この『太一~UFOに乗った少年』は、そんな往時の少年ドラマシリーズ、あるいはスティーヴン・スピルバーグの、あの名作映画『未知との遭遇』や『グーニーズ』を彷彿させる、子供心に満ちたSF少年冒険譚だ! 読んでいて、実に久し振りに心ときめくワクワク感があった。
思えば久しくこの手の物語は出現してなかったと思う。'80年代以降、この分野は宮崎駿作品が席巻し、冒険する主人公が、いつしか少年から勝ち気な少女の時代へと、推移して行ったせいもあるかもしれない。
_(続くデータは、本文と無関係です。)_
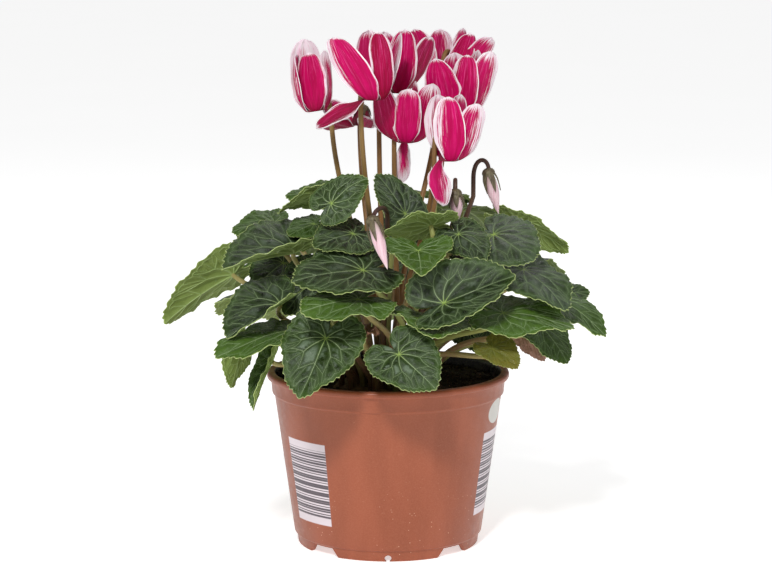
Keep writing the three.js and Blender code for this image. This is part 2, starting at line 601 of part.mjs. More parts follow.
function petalLine([length, , rise]) {
  const angle = THREE.MathUtils.degToRad(rise);
  const start = new THREE.Vector2(MOUTH_RADIUS - 0.9, 0.4);
  const reach = new THREE.Vector2(length * Math.cos(angle), length * Math.sin(angle));
  const tip = start.clone().add(reach).add(new THREE.Vector2(PETAL_OUT, 0));
  const bend = angle + PETAL_CURL;
  const curve = new THREE.CubicBezierCurve(
    start,
    start.clone().add(new THREE.Vector2(...PETAL_BEND)),
    tip.clone().sub(new THREE.Vector2(0.5 * length * Math.cos(bend), 0.5 * length * Math.sin(bend))),
    tip,
  );
  return curve;
}

function petalHalfWidth(t, width) {
  const swell = PETAL_FOOT + (1 - PETAL_FOOT) * THREE.MathUtils.smoothstep(t, 0.04, PETAL_WIDEST);
  const past = Math.max(0, (t - PETAL_WIDEST) / (1 - PETAL_WIDEST));
  return 0.5 * width * swell * Math.sqrt(Math.max(0.02, 1 - past ** PETAL_BLUNTNESS));
}

// A place on a petal's middle surface: t runs from the mouth to the tip, s from edge to edge.
function petalPoint(petal, azimuth, place, t, s) {
  const curve = petalLine(petal);
  const spot = curve.getPoint(t);
  const tangent = curve.getTangent(t);
  const [length, width, , turn, sweep] = petal;
  const twist = THREE.MathUtils.degToRad(turn) * THREE.MathUtils.smoothstep(t, 0, 0.6);
  const half = petalHalfWidth(t, width);
  const swept = length * Math.tan(THREE.MathUtils.degToRad(sweep)) * t * t * (1.5 - 0.5 * t);
  const across = s * half * Math.cos(twist) + swept;
  const out = s * half * Math.sin(twist) - PETAL_CUP * half * s * s;
  const r = spot.x + out * tangent.y;
  const z = spot.y - out * tangent.x;
  const x = r * Math.cos(azimuth) - across * Math.sin(azimuth);
  const y = r * Math.sin(azimuth) + across * Math.cos(azimuth);
  return place(x, y, z);
}

function petalNormal(petal, azimuth, place, t, s) {
  const step = 0.02;
  const low = Math.max(t, step);
  const along = petalPoint(petal, azimuth, place, Math.min(low + step, 1), s)
    .sub(petalPoint(petal, azimuth, place, low - step, s));
  const across = petalPoint(petal, azimuth, place, t, s + step)
    .sub(petalPoint(petal, azimuth, place, t, s - step));
  return across.cross(along).normalize();
}

function petalSolid(petal, azimuth, place) {
  const front = [];
  const back = [];
  for (const t of PETAL_ROWS) {
    const rowFront = [];
    const rowBack = [];
    for (let c = 0; c <= PETAL_COLUMNS; c += 1) {
      const s = -1 + (2 * c) / PETAL_COLUMNS;
      const normal = petalNormal(petal, azimuth, place, t, s);
      const middle = petalPoint(petal, azimuth, place, t, s);
      rowFront.push(middle.clone().addScaledVector(normal, PETAL / 2));
      rowBack.push(middle.clone().addScaledVector(normal, -PETAL / 2));
    }
    front.push(rowFront);
    back.push(rowBack);
  }
  return toSolid(sheetGeometry(front, back));
}

// A closed sheet from two like grids of points.
function sheetGeometry(front, back) {
  const points = [...front.flat(), ...back.flat()];
  const columns = front[0].length;
  const rows = front.length;
  const shift = rows * columns;
  const triangles = [];
  const quad = (a, b, c, d) => triangles.push([a, b, c], [a, c, d]);
  for (let r = 0; r < rows - 1; r += 1) {
    for (let c = 0; c < columns - 1; c += 1) {
      const a = r * columns + c;
      quad(a, a + 1, a + columns + 1, a + columns);
      triangles.push([a + shift, a + shift + columns + 1, a + shift + 1]);
      triangles.push([a + shift, a + shift + columns, a + shift + columns + 1]);
    }
  }
  for (let c = 0; c < columns - 1; c += 1) {
    const far = (rows - 1) * columns + c;
    quad(c, c + shift, c + 1 + shift, c + 1);
    quad(far, far + 1, far + 1 + shift, far + shift);
  }
  for (let r = 0; r < rows - 1; r += 1) {
    const a = r * columns;
    const b = a + columns - 1;
    quad(a, a + columns, a + columns + shift, a + shift);
    quad(b, b + shift, b + columns + shift, b + columns);
  }
  return fromTriangles(points, triangles);
}

function corollaSolid(petals, place) {
  const tube = placedLathe([
    [0, MOUTH_DEPTH], [MOUTH_RADIUS, -0.3], [MOUTH_RADIUS + 0.2, 2],
    [3, TUBE_HEIGHT - 1], [0, TUBE_HEIGHT - 1],
  ], TUBE_SIDES, place);
  const crown = petals.map((petal, k) => {
    const azimuth = THREE.MathUtils.degToRad(FIRST_PETAL + PETAL_SPACING * k);
    return petalSolid(petal, azimuth, place);
  });
  return joinAll([tube, ...crown]);
}

function spindleSolid(length, place) {
  return placedLathe([
    [0, -length], [BUD_RADIUS * 0.55, -length * 0.72], [BUD_RADIUS, -length * 0.34], [2.4, 0], [0, 0],
  ], CALYX_SIDES, place);
}

// ---- Assembly: each piece is bent clear of the ones before it ----
const placed = [];
const group = new THREE.Group();

function isClear(solid) {
  const box = solid.boundingBox();
  return placed.every((other) => {
    const apart = [0, 1, 2].some((i) => box.min[i] > other.box.max[i] || box.max[i] < other.box.min[i]);
    return apart || solid.intersect(other.solid).isEmpty();
  });
}

function addPiece(name, solid, material) {
  placed.push({ name, solid, box: solid.boundingBox() });
  const mesh = new THREE.Mesh(toGeometry(solid), new THREE.MeshStandardMaterial(material));
  mesh.name = name;
  group.add(mesh);
}

const POT_LOOK = { color: 0xb2623f, roughness: 0.45, metalness: 0 };
const SOIL_LOOK = { color: 0x2a1d16, roughness: 1, metalness: 0 };
const TUBER_LOOK = { color: 0x4a3526, roughness: 0.9, metalness: 0 };
const LEAF_LOOK = { color: 0x2f5a2c, roughness: 0.5, metalness: 0 };
const STALK_LOOK = { color: 0x7d5a3a, roughness: 0.5, metalness: 0 };
const PETAL_LOOK = { color: 0xc0145a, roughness: 0.55, metalness: 0 };
const BUD_LOOK = { color: 0xe1c3c8, roughness: 0.55, metalness: 0 };

// How far a stalk may be bent aside, in order of choice.
const SIDE_STEPS = [
  [0, 0], [3, 0], [-3, 0], [0, 4], [0, -4], [6, 4], [6, -4], [-6, 5], [-6, -5], [0, 9], [0, -9], [9, 9],
  [9, -9], [-9, 9], [-9, -9], [0, 16], [0, -16], [14, 0], [-14, 0], [14, 14], [14, -14], [-14, 14],
  [-14, -14],
];

function addStalk(name, place, calyxPlace, hook, distance) {
  const root = takeRoot(place(hook.reach, 0, 0), distance, STALK_RADIUS);
  const solids = SIDE_STEPS.map(([x, y]) => stalkSolid(place, calyxPlace, hook, root, { x, y }));
  addPiece(name, solids.find(isClear) ?? solids[0], STALK_LOOK);
}

for (const [name, mouth, lean, side, petals] of FLOWERS) {
  const place = standFrame(mouth, lean, side);
  addPiece(`corolla_${name}`, corollaSolid(petals, place), PETAL_LOOK);
}
for (const [name, mouth, lean, side] of FLOWERS) {
  const place = standFrame(mouth, lean, side);
  const hook = { reach: HOOK_RADIUS, rise: FLOWER_HOOK_RISE, calyxZ: CALYX_Z, slant: FLOWER_SLANT };
  addStalk(`flower_stalk_${name}`, place, place, hook, INNER_ROOT);
}
for (const [name, at, lean, side, length, reach, rise] of BUDS) {
  const budPlace = standFrame(at, lean, side);
  addPiece(`bud_${name}`, spindleSolid(length, budPlace), BUD_LOOK);
  const hook = { reach, rise, calyxZ: GAP, slant: 1 };
  addStalk(`bud_stalk_${name}`, standFrame(at, [0, 0, 1], side), budPlace, hook, BUD_ROOT);
}

function leafRootDistance(z) {
  const high = THREE.MathUtils.clamp((z - LOW_LEAF) / (HIGH_LEAF - LOW_LEAF), 0, 1);
  return THREE.MathUtils.lerp(OUTER_ROOT, INNER_ROOT + 4, high);
}

// The first of the set places in which the leaf is clear of every piece before it.
function clearLeaf(row, root, branches) {
  for (const slide of SLIDES) {
    for (const lift of LIFTS) {
      const leaf = makeLeaf(row, lift, slide);
      if (isClear(bladeSolid(leaf))) {
        const solids = SWAYS.map((sway) => leafSolid(leaf, root, sway, branches));
        const clear = solids.find(isClear);
        if (clear) {
          return clear;
        }
      }
    }
  }
  return leafSolid(makeLeaf(row, 0, 0), root, 0, branches);
}

function addLeaves(node, root) {
  const rows = LEAVES.filter((row) => row[0] === node);
  const solids = rows.map((row, k) => clearLeaf(row, root, k > 0));
  addPiece(node, joinAll(solids), LEAF_LOOK);
}

// From the lowest leaf up, so that the low ones take the outer roots.
const lowFirst = [...LEAVES].sort((one, other) => one[1][2] - other[1][2]);
const leafRoots = new Map();
for (const [node, attach] of lowFirst) {
  if (!leafRoots.has(node)) {
    const towards = new THREE.Vector3(...attach);
    leafRoots.set(node, takeRoot(towards, leafRootDistance(towards.z), PETIOLE_FOOT_RADIUS));
  }
}
for (const [node, root] of leafRoots) {
  addLeaves(node, root);
}

addPiece('tuber', tuberSolid(roots), TUBER_LOOK);
addPiece('growing_medium', soilSolid(), SOIL_LOOK);
addPiece('pot', potSolid(), POT_LOOK);

export default group;
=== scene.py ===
import math

import bpy
import numpy as np
from mathutils import Euler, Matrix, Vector


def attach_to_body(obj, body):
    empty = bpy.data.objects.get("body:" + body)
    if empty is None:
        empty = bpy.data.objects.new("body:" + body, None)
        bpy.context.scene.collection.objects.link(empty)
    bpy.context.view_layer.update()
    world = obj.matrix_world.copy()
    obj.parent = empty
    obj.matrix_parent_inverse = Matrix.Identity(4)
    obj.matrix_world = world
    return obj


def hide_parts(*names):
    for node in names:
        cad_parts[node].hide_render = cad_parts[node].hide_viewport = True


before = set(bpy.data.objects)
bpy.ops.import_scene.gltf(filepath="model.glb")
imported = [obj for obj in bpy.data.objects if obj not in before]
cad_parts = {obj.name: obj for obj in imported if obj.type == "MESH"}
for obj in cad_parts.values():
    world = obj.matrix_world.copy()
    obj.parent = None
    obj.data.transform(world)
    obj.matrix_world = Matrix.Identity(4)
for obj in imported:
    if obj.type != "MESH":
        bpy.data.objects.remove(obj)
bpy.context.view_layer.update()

MM = 0.001
RNG_SEED = 20
ROOT_Z, ROOT_DEPTH, BRANCH_DEPTH = 83.5, 10, 3
BLADE, NECK = 0.8, 0.035
PETIOLE_FOOT, BRANCH_RADIUS = 1.7, 1.25
WAVES = 5
# Half of the heart outline from the tip to the notch, in blade lengths: along and across.
HALF_OUTLINE = np.array([
    [1, 0], [0.86, 0.22], [0.58, 0.43], [0.24, 0.57], [-0.1, 0.58], [-0.34, 0.47], [-0.45, 0.26],
    [-0.36, 0.08], [-0.14, 0],
], float)
# Lifts and slides (mm) that the solid of a leaf may have.
LIFTS = [0, 1.5, 3, 4.5, 6, 8, 10, 12, -2, -4, -6, -8]
SLIDES = [0, 4, -4, 8]
SWAYS = [0, 4, -4, 8, -8, 12, -12, 17, -17, 22, -22, 28, -28]
SIDE_STEPS = [
    [0, 0], [3, 0], [-3, 0], [0, 4], [0, -4], [6, 4], [6, -4], [-6, 5], [-6, -5], [0, 9], [0, -9], [9, 9],
    [9, -9], [-9, 9], [-9, -9], [0, 16], [0, -16], [14, 0], [-14, 0], [14, 14], [14, -14], [-14, 14],
    [-14, -14],
]

STALK_RADIUS, STALK_CLEAR = 1.25, 11
MOUTH_RADIUS, TUBE_HEIGHT = 4.6, 8
CALYX_Z = TUBE_HEIGHT - 0.7
HOOK_RADIUS, FLOWER_HOOK_RISE, FLOWER_SLANT = 7.2, 9, 0.2
BUD_RADIUS, BUD_GAP = 3.6, 0.3
FIRST_PETAL, PETAL_SPACING = 46, 67
PETAL_CURL, PETAL_FOOT, PETAL_WIDEST, PETAL_BLUNTNESS, PETAL_CUP = 0.12, 0.26, 0.62, 3, 0.14
PETAL_BEND, PETAL_OUT = [4.2, -3.2], 1.2


def leaf_row(node, attach, tip, face, phase, look, width=1, cup=0.1, left=0, right=0, droop=0.1, wave=0.04):
    """A leaf: its node, attachment, tip, the way the upper face looks, the phase of its waves and its look.

    Then width, cup, fold of the left and right half (degrees), droop and height of the waves.
    """
    return [node, attach, tip, face, width, cup, left, right, droop, wave, phase, look]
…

物語は3つの章から出来ているのだが、特に第3章「光」は、痛快でゾクゾクするようなオモシロさが、スピード感溢れる筆致で疾走展開して行く。小説なのにどうしてここで映画を引き合いに出すのか? そう、この小説、実は映画化にとてもふさわしい内容だからだ。実際、映画化されると良いのに・・・と思う。
舞台は日本の神奈川県、鎌倉 、江ノ島 、茅ケ崎エリア。サーファーも多い、いつの時代にも音楽のモチーフとなる憧れの地、湘南が舞台だ。季節は夏、そこに住む10代、小学生の3人の少年、浜辺で出会った謎の老人・・・、そして、それぞれの事情を抱える少年たちの家族 ・・・。学校、放課後の海辺、サーフィン、波、瞑想 、反重力、「調べ 」、インターネット、
ブログ、そしてUFO・・・。 あらゆる事象がひとつに収束されていき、気付くと物語は全世界が注目するミラクルな出来事にまで展開して行く・・・。
この小説は、単なるジュブナイルではなく、物語を通じてこの地球上で生きる全ての人類に向けて、今日的な、静かな、しかし熱いスピリチュアル・メッセージが込められている。このメッセージの新鮮さ、そしてそれを伝えるのが既存の大人たちではなく、地球の未来を担う10代の少年たちという点が、この作品をより瑞々しいものにしている。
作者 宝生明さんの、この本についてのインタビューが動画でアップされている(後述)。それを観ると、この本が沢山の不思議な偶然の重なりの上に出現してることが判る。巻末の小泉氏の解説によれば、世界が変化してる時には、少し先の未来を暗示させる作品というのが、いち早く世に出ることがあるようだ。最初に紹介した『アミ・小さな宇宙人』などもそのひとつだと思う。
それは、見えない世界側からのメッセージを、啓示的に作家がキャッチし、見えるこの世界側にダウンロードしたものなのだと自分は思う。そのメッセージをこちら側に出現させる必然性があったのだ。そういう仕組みを思いつつ物語を読み進むと、この作品は、この時代に出るべくして出て来たミラクルな本なのだと確信する。
そういう特色から、この小説は、ポスト宮崎駿、新時代のスピリチュアルSFファンタジーとして、記念碑的作品に今後なっていくのではないか?と思っている。少なくとも自分はそんな予感がしてならない。
なりたかったわけではないが、いつしか大人になってしまったボクラ。あたかも大人になる交換条件のように、何処かに置き忘れて来た子供の頃の冒険心と好奇心…。
今、最も必要なのは、これまでの世間体を取り繕うことでもなく、外部に何かパワーを探す事でもなく、いつかのあの場所に置き忘れて来た、無邪気なそれらを取り戻し、毎日毎瞬を心おきなくワクワクドキドキして暮らすこと。そして、そんな最中に訪れる、内なる「調べ」に耳を澄まし、それにチューニングすることだ。 友よ、光あれ!